Faire de son corps un champ de bataille politique

Enfin, il y a sans doute quelque chose qui se joue dans la corporalité. Être queer, c’est quelque part faire de son corps un champ de bataille politique, que ce soit en vivant sa sexualité ou en affirmant son genre, que ce soit par les vêtements, les cheveux, les tatouages ou encore par de la chirurgie ou un traitement hormonal. Or, être végane, c’est marquer dans et sur son corps un engagement éthique et politique contre les normes établies. Il peut alors y avoir chez les personnes LGBTIQ+ une forme d’empowerment consistant à (re)prendre le contrôle sur son alimentation par rapport à la norme sociétale. En outre, à un niveau plus individuel, si on ne contrôle pas la société et les discriminations que l’on subit, on contrôle son corps et le véganisme peut y contribuer. Et, puisque l’on parle de corps, on peut voir dans l’adoption d’une alimentation végétale par des personnes LGBTIQ+ un lien avec une forte culture de la prévention en santé au sein de la communauté.

Voilà pour les pistes, espérons que les chercheur·euse·x·s en sciences humaines se pencheront sur le sujet!
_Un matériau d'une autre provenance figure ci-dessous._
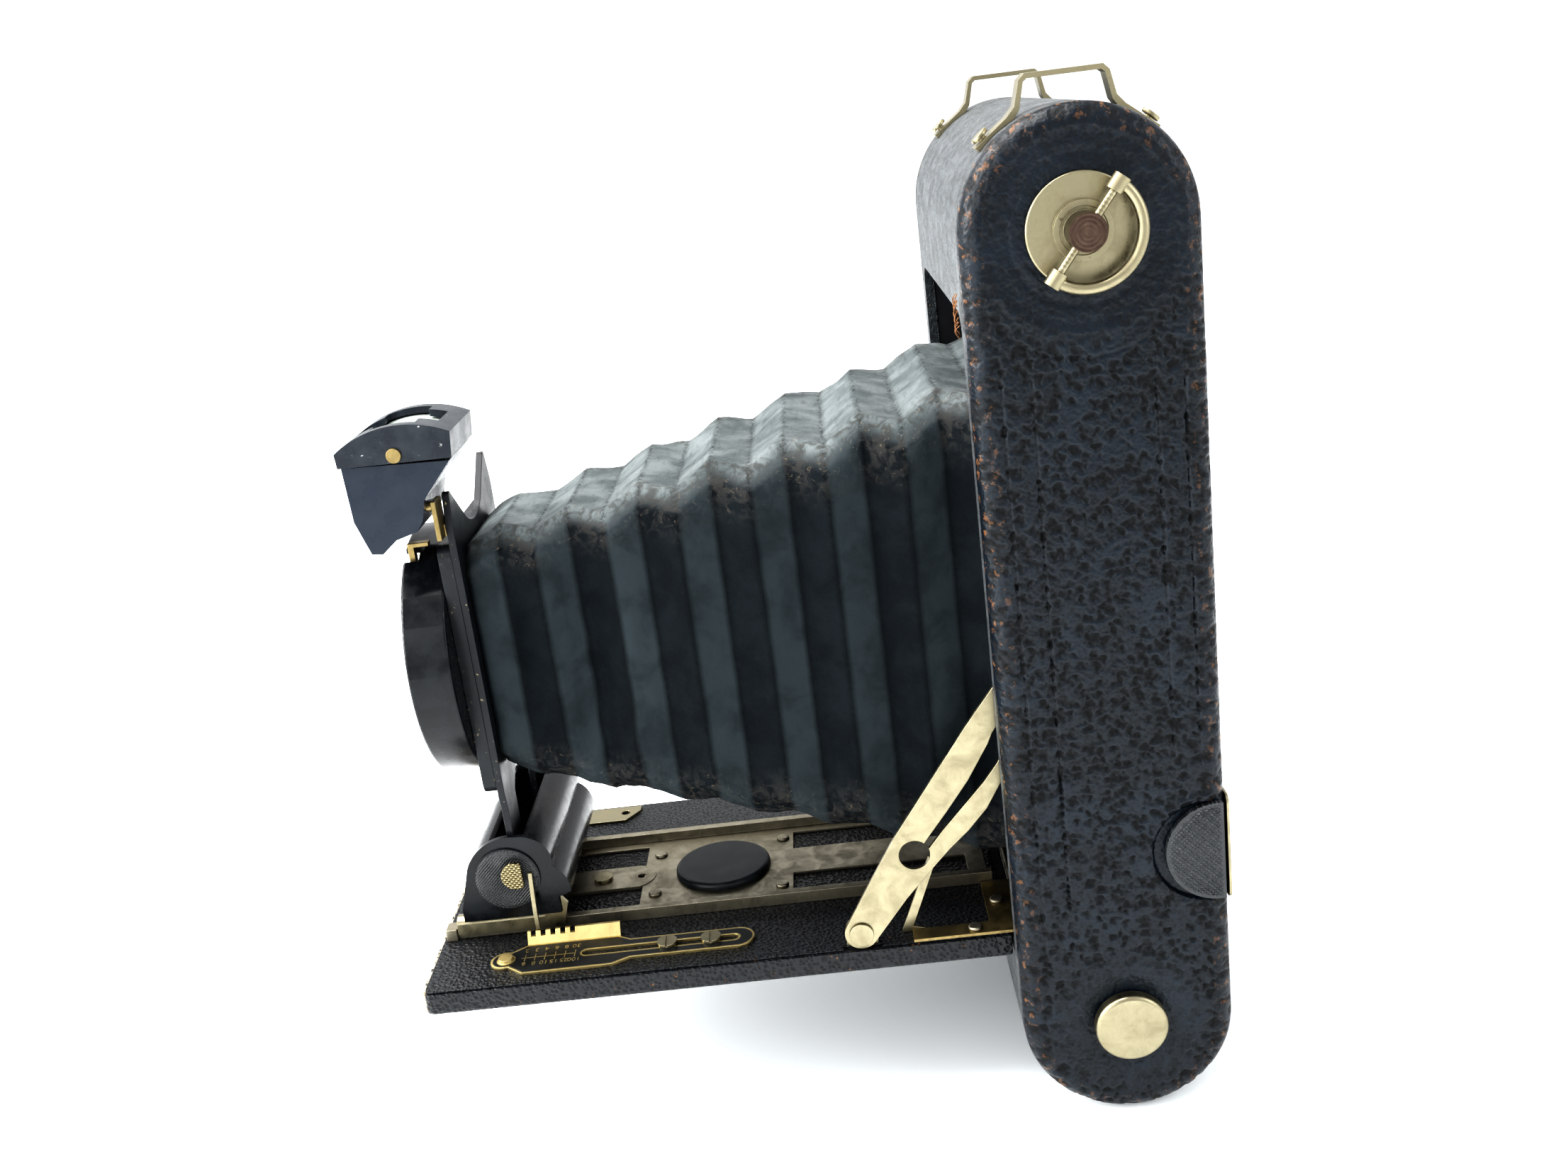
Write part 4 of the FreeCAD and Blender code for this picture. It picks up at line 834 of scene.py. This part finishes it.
def frayed_edge():
    """Torn fibres where the front leather has worn through above the opening."""
    for i in range(16):
        seed = Vector((i * 1.7, 3.3, 0.4))
        drift = noise.noise_vector(seed)
        start = Vector((49.5 + 1.6 * drift.x, -25.75, 204.5 - 0.45 * i + drift.y))
        verts, faces, steps = [], [], 8
        for k in range(steps):
            t = k / (steps - 1)
            curl = noise.noise_vector(seed + Vector((t * 1.6, 0, 0)))
            bow = -0.9 * math.sin(math.pi * t) - 0.15
            p = start + Vector((2.2 * curl.x, bow, -3.4 * t + curl.z))
            width = 0.16 * (1 - 0.7 * t)
            verts += [(p + Vector((width * math.cos(a), width * math.sin(a), 0))) * MM
                      for a in (0, 2.1, 4.2)]
        for k in range(steps - 1):
            for a in range(3):
                b = (a + 1) % 3
                faces.append((3 * k + a, 3 * k + b, 3 * k + 3 + b, 3 * k + 3 + a))
        faces += [(2, 1, 0), (3 * steps - 3, 3 * steps - 2, 3 * steps - 1)]
        piece("fray_%02d" % i, verts, faces, "body", LOOKS["thread"])


# ---- scene ----------------------------------------------------------------


def make_camera():
    """View from the winding-key side, a little above and level with the front half."""
    azimuth, elevation, roll = math.radians(92.46), math.radians(17.77), math.radians(-7.3)
    back = Vector((math.sin(azimuth) * math.cos(elevation),
                   -math.cos(azimuth) * math.cos(elevation), math.sin(elevation)))
    level = Vector((0, 0, 1)).cross(back).normalized()
    right = level * math.cos(roll) + back.cross(level) * math.sin(roll)
    up = back.cross(right)
    data = bpy.data.cameras.new("camera")
    data.sensor_width, data.lens = 36.0, 35.497
    data.clip_start, data.clip_end = 0.02, 20
    camera = bpy.data.objects.new("camera", data)
    turn = Matrix((right, up, back)).transposed().to_4x4()
    camera.matrix_world = Matrix.Translation(Vector((386.41, -56.40, 250.79)) * MM) @ turn
    bpy.context.scene.collection.objects.link(camera)
    bpy.context.scene.camera = camera


def area_light(name, place, target, size, power, colour):
    """Rectangular lamp at `place`, aimed at `target`, in metres and watts."""
    data = bpy.data.lights.new(name, "AREA")
    data.shape, data.size, data.size_y = "RECTANGLE", size[0], size[1]
    data.energy, data.color = power, colour
    lamp = bpy.data.objects.new(name, data)
    lamp.location = place
    lamp.rotation_euler = (Vector(target) - Vector(place)).to_track_quat("-Z", "Y").to_euler()
    bpy.context.scene.collection.objects.link(lamp)


def make_studio():
    """Pale surroundings, four soft lamps and a wide sheet of paper under the camera."""
    world = bpy.data.worlds.new("studio")
    world.use_nodes = True
    sky = world.node_tree.nodes["Background"]
    sky.inputs["Color"].default_value = (0.985, 0.995, 1.0, 1)
    sky.inputs["Strength"].default_value = 1.03
    bpy.context.scene.world = world
    middle = (0, -0.06, 0.12)
    area_light("overhead", (-0.10, -0.45, 0.95), middle, (0.9, 0.9), 20, (1.0, 0.99, 0.97))
    area_light("lens_side", (0.10, -1.0, 0.45), middle, (0.5, 0.6), 12, (0.97, 0.99, 1.0))
    area_light("front_fill", (0.75, -0.75, 0.45), middle, (0.7, 0.7), 5, (0.96, 0.98, 1.0))
    area_light("back_fill", (0.45, 0.8, 0.5), middle, (0.6, 0.8), 4, (0.95, 0.98, 1.0))
    size = 60.0
    mesh = bpy.data.meshes.new("floor")
    mesh.from_pydata([(-size, -size, 0), (size, -size, 0), (size, size, 0), (-size, size, 0)], [],
                     [(0, 1, 2, 3)])
    floor = bpy.data.objects.new("floor", mesh)
    floor.location.z = -0.0004
    bpy.context.scene.collection.objects.link(floor)
    look = Look("paper_floor", Roughness=0.85, Specular_IOR_Level=0.2)
    grain = look.noise(3 * MM, 3)
    look.bump(grain, 0.02 * MM, 0.2)
    mesh.materials.append(look.done(look.mix(grain, (0.955, 0.975, 0.985), (0.97, 0.985, 0.99))))
    bpy.context.scene.view_settings.view_transform = "Standard"
    bpy.context.scene.view_settings.exposure = 0.0
    bpy.context.scene.view_settings.look = "High Contrast"


SLOT_OF = {s["node"]: s["material_slot"] for s in frame["record"]["subparts"]}
LOOKS = make_looks()
EASED = {
    "band": ("body_shell",),
    "back": ("back_cover",),
    "bed": ("bed_lining",),
    "bed_edge": ("bed_plate",),
    "shaft": ("winding_shaft",),
    "nickel": ("key_escutcheon", "key_bail", "strap_brackets", "strap_rivets",
               "knob_near_lower", "knob_far_lower", "knob_far_upper", "latch_plate",
               "strut_near", "strut_far", "strut_lugs", "strut_springs", "shoes",
               "focus_pointer", "bed_screws", "lens_tube", "iris_lever", "speed_dial",
               "air_cylinders", "strut_studs", "bed_catch_plate"),
    "steel": ("track", "bed_rivets", "spring_tongue", "body_hinge", "roller_lower",
              "roller_upper"),
    "brass": ("hinge_leaves", "finder_bracket", "finder_screws", "finder_objective",
              "release_lever"),
    "enamel": ("carriage", "shutter_case", "shutter_face"),
    "panel": ("front_upright", "lens_board"),
    "finder": ("finder_body",),
    "frame_top": ("finder_hood",),
    "boss": ("tripod_bush",),
    "matt": ("inner_frame", "shutter_blades", "iris"),
    "checkered": ("release_button_near", "release_button_far"),
    "wood": ("supply_spool", "takeup_spool"),
    "glass": ("lenses",),
    "condenser": ("finder_glass",),
    "ruby": ("red_window",),
}
for look, names in EASED.items():
    for node in names:
        eased(node, LOOKS[look])
side_cover("leather_side_near", "side_cap_near", True)
side_cover("leather_side_far", "side_cap_far", False)
latch()
cheek_grip(1)
cheek_grip(-1)
scale_plate()
frayed_edge()
folds = bellows()
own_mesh(folds)
make_camera()
make_studio()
Merci à Romain Espinosa, économiste et chercheur au CNRS, à Ombre Tarragnat, doctorant·e en études de genre et philosophie à l’Université Paris 8 Vincennes-Saint-Denis et à Sam Ducourant, chercheuse en philosophie à l’Université de Liège pour nos échanges

One thought on “Quand véganisme et queerness s’imbriquent

  1. Pour ma part, je suis devenue vegan 4 ans avant de réaliser que je pouvais être attirée aussi par une femme. A l’époque (à 40 ans), quand j’ai dû dire à ma famille que dorénavant, non il n’y aurait plus de viande & co pour moi à nos repas, j’avais d’ailleurs dit en rigolant que j’avais l’impression de faire une sorte de coming-out. Je pense que d’avoir cassé cette sorte de conformisme alimentaire m’a autorisée à casser d’autres conformismes dans ma vie. En couplant ça à tous les contenus féministes que j’ai consommés depuis, le jour ou une femme a chamboulé ma croyance en mon hétérosexualité, j’ai pû accueillir cela avec bonheur et sans avoir peur d’assumer mes choix devant quiconque.